Hearing those words from an incoming EU leader will be music to Mr. Putin's ears. Just as welcome to the Russian President will be the early signs that Moldovans also voted in a pro-Moscow leader.
Socialist leader Igor Dodon, who used photographs of himself meeting with Mr. Putin as campaign billboards, looked to be well ahead with 54 per cent of the vote – versus 45 per cent for his pro-EU rival – with about 98 per cent of the ballots counted.
There were signs of potential unrest ahead. Radio Free Europe reported that crowds of protesters gathered Sunday night in the capital of Chisinau over complaints that not enough ballot papers were sent to the Moldova's embassies abroad and that long lines of registered voters had been turned away in foreign capitals.

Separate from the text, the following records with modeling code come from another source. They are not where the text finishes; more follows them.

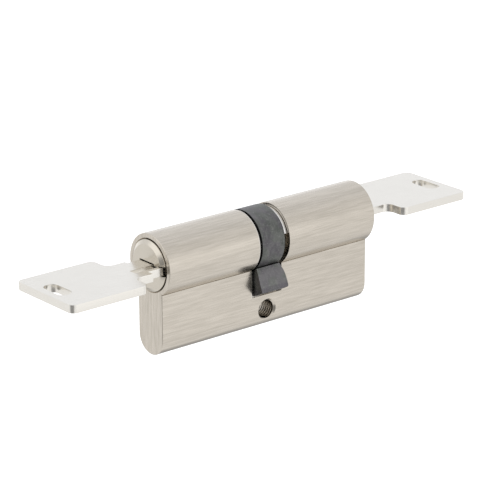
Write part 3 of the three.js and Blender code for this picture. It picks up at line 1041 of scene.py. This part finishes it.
@dataclass
class Housing:
    """Barrel and stem in one piece, bored for both plugs and slotted for the cam."""

    bench: Bench
    coils: CoilRecipe
    stem_half: float = 5.0
    end_round: float = 0.24
    seam_width: float = 0.2
    seam_depth: float = 0.34
    bore_gap: float = 0.2
    seat_gap: float = 0.15
    seat_bevel: float = 0.15
    slot_half: float = 5.0
    slot_reach: float = 15.45
    slot_edge: float = 0.2
    chamber_r: float = 1.5
    screw_core: float = 2.1
    screw_major: float = 2.5
    screw_rim: float = 3.0
    screw_pitch: float = 0.8
    thread_root: float = 0.03

    def outline(self, inset: float, barrel_r: float, bottom: float) -> list[Point]:
        """The euro profile, drawn inside its true line by an inset, with a fine groove along each seam.

        Args:
            inset: Distance inside the true line.
            barrel_r: Radius of the barrel.
            bottom: Lowest point of the stem.

        Returns:
            (Y, Z) points, anticlockwise.
        """
        half = self.stem_half - inset
        radius = barrel_r - inset
        seam = math.acos(half / radius)
        lip = math.degrees(self.seam_width / 2 / radius)
        meet = -radius * math.sin(seam)
        lean = (math.pi / 2 + seam) / 2
        deep = (half - self.seam_depth * math.sin(lean), meet + self.seam_depth * math.cos(lean))
        barrel = arc((0, 0), radius, lip - math.degrees(seam), 180 + math.degrees(seam) - lip, FINE)
        foot = arc((0, bottom + self.stem_half), half, 180, 360, MEDIUM)
        low = meet - self.seam_width / 2
        return [(half, low), deep, *barrel, (-deep[0], deep[1]), (-half, low), *foot]

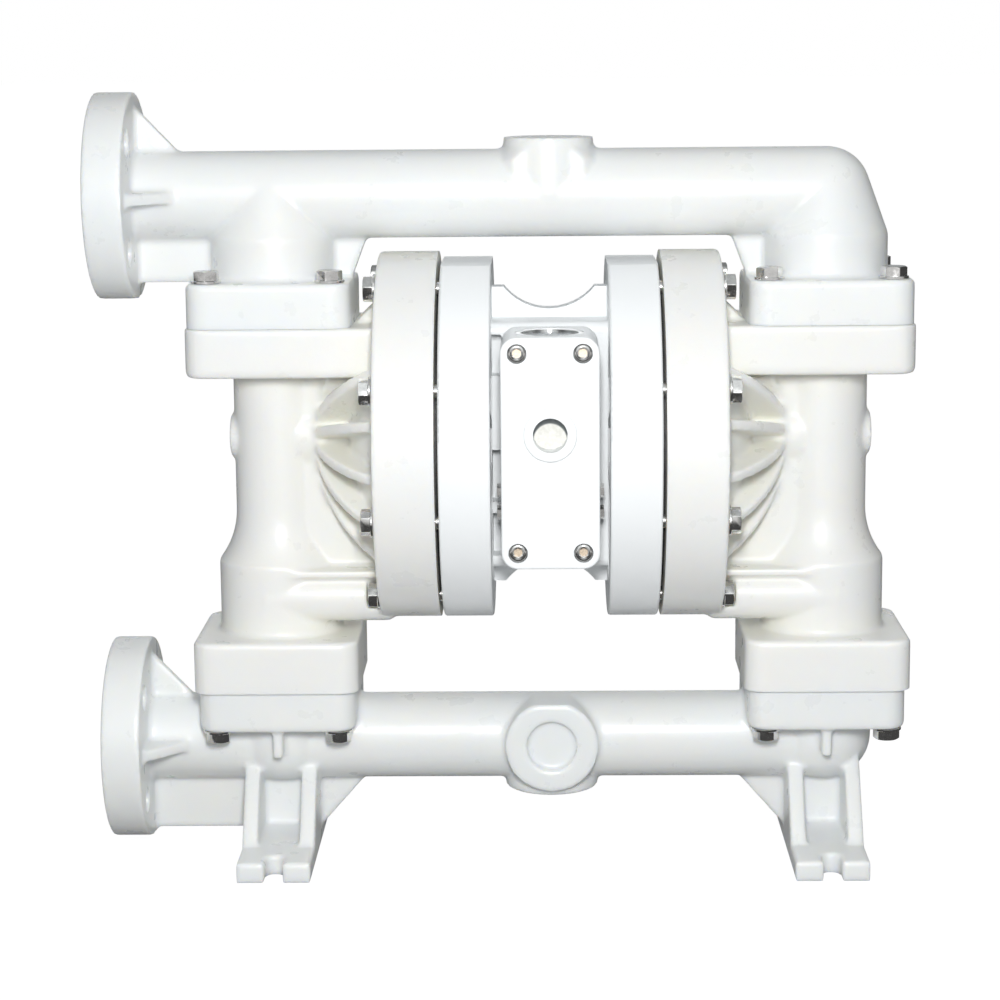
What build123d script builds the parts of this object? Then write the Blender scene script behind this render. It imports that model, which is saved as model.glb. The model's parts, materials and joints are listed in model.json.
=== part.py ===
from build123d import *
import os
from math import asin, atan2, cos, degrees, radians, sin, sqrt

# Air operated double diaphragm pump, millimetres.
# Frame: X along the pump axis (ports at -X), Y away from the air valve, Z up.
# The origin is on the floor, midway between the two feet.

# Layout
pump_axis_z = 240.0
branch_x = 155.0
discharge_axis_z = 376.0
suction_axis_z = 64.0
running_fit = 0.05
seat_gap = 0.1

# Pipe runs and port flanges
pipe_radius = 24.5
pipe_bore_radius = 14.0
port_reach = 98.0
port_bore_radius = 13.0
port_bore_length = 40.0
port_flange_radius = 57.5
port_flange_thickness = 22.0
port_bolt_circle = 85.0
port_bolt_count = 4
port_bolt_radius = 7.0
gusset_thickness = 6.8
gusset_height = 48.0
gusset_length = 25.5
web_thickness = 7.0

# Square joint flanges between the manifolds and the fluid caps
joint_top_z = 305.0
joint_bottom_z = 99.5
discharge_flange_thickness = 24.5
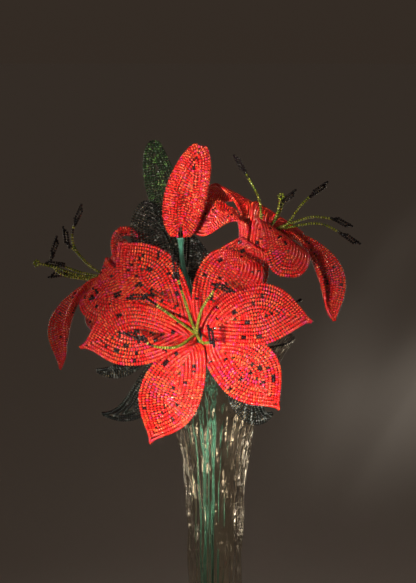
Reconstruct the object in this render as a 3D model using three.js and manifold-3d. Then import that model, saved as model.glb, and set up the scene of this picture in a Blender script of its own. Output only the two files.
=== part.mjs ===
// A beaded tiger lily arrangement in a trumpet vase: three open blooms, a closed bud and seven leaves,
// each wound from rows of glass seed beads on wire, on taped stems that stand in a fluted glass vase.
// Millimetres. The origin is the centre of the vase's foot, +Z is up and the front bloom faces -Y.
import * as THREE from "three";
import { mergeVertices } from "three/addons/utils/BufferGeometryUtils.js";
import Module from "manifold-3d";

const wasm = await Module();
wasm.setup();

// ---- driving sizes ----
const ROW_PITCH = 1.95; // from one row of beads to the next
const BEAD_ACROSS = 1.9; // a bead's own diameter, so a blade's greatest thickness
const ROW_VALLEY = 1.2; // thickness between two rows
const BLADE_EDGE = 0.9; // thickness at the rim of a blade
const ROOT_HALF_WIDTH = 1.2; // half the width of a blade where its wires gather
const CLEARANCE = 0.3; // between pieces that touch
const WIRE_STEM_RADIUS = 1.5; // a taped wire stem
const CALYX_RADIUS = 6; // the taped cup under an open bloom
const CALYX_LENGTH = 9;
const WHORL_RADIUS = 2.8; // from the bloom's axis to the innermost tepal roots
const WHORL_STEP = 1.45; // from one layer of tepals to the next
const THROAT_DEPTH = 19; // how far the tepals run together before they open
const THROAT_SPREAD = 3; // how far the innermost tepals lean out over that depth
const THROAT_SPREAD_STEP = 3; // and how much more each layer behind them does
const FILAMENT_RADIUS = 0.85; // a single string of beads
const FILAMENT_BUNDLE = { radius: 1.4, length: 8 }; // where a bloom's filaments are bound together
const FILAMENT_ROOT = { height: 4, spread: 0.6 }; // where a filament leaves the bundle
const FILAMENT_BEND = { height: 0.7 * THROAT_DEPTH, spread: 1.1 }; // where it starts to lean out
const ANTHER_LOOP = { long: 9, wide: 2.1 }; // the loop of beads at a filament's end, between string centres

const COLOURS = {
  tepal: 0xc8201c,
  leaf: 0x16281a,
  filament: 0x8f8a22,
  tape: 0x2f6b4c,
  glass: 0xd8d4c4,
};
const ROUGHNESS = { tepal: 0.25, leaf: 0.25, filament: 0.3, tape: 0.7, glass: 0.08 };

// How finely a piece is cut into flat faces.
const BLADE_STATIONS = 8; // points along each side of a row
const RINGS_WIDE = 7; // steps from the rim to the midrib on a wide blade
const RINGS_NARROW = 5;
const WIDE_FROM = 7; // rows each side that make a blade a wide one
const SPINE_SAMPLES = 80;
const RING_SAMPLES = 240;
const STEM_CUT = { sides: 8, steps: 16 };
const BUNDLE_CUT = { sides: 8, steps: 1 };
const FILAMENT_CUT = { sides: 4, steps: 7 };
const LOOP_CUT = { sides: 4, steps: 10 };
const CUP_SIDES = 12;

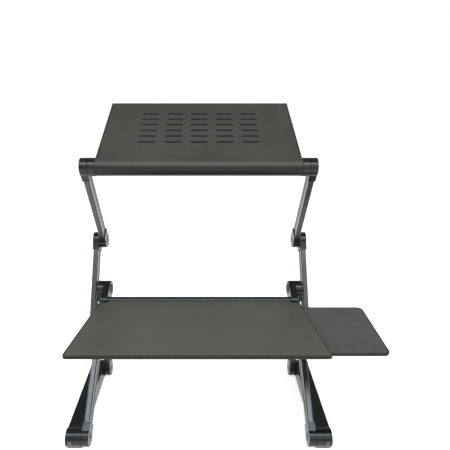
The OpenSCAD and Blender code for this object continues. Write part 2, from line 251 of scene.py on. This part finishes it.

Mr. Dodon's key election promise was to end the 25-year-old conflict over the eastern region of Trans-Dniester, which is controlled by pro-Moscow separatists and patrolled by Russian peacekeepers. Mr. Dodov has also said he plans to end Moldova's long effort to join the EU, and to focus instead on joining the Moscow-led Eurasian Union.
"We don't need destabilization and we don't need confrontation, which somebody is trying to make," Mr. Dodon said Sunday night as the votes were being counted. Though Romanian is by far the most widely spoken language in Moldova, Mr. Dodon made his remarks in Russian.
A desire for change played a large role in both the Bulgarian and Moldovan elections, as it did in the U.S. vote for Mr. Trump.
Nearly a decade after joining, Bulgaria remains the EU's poorest member, with a per capita income about one-sixth that of Germany's. Moldova, meanwhile, has long been the poorest state on the continent.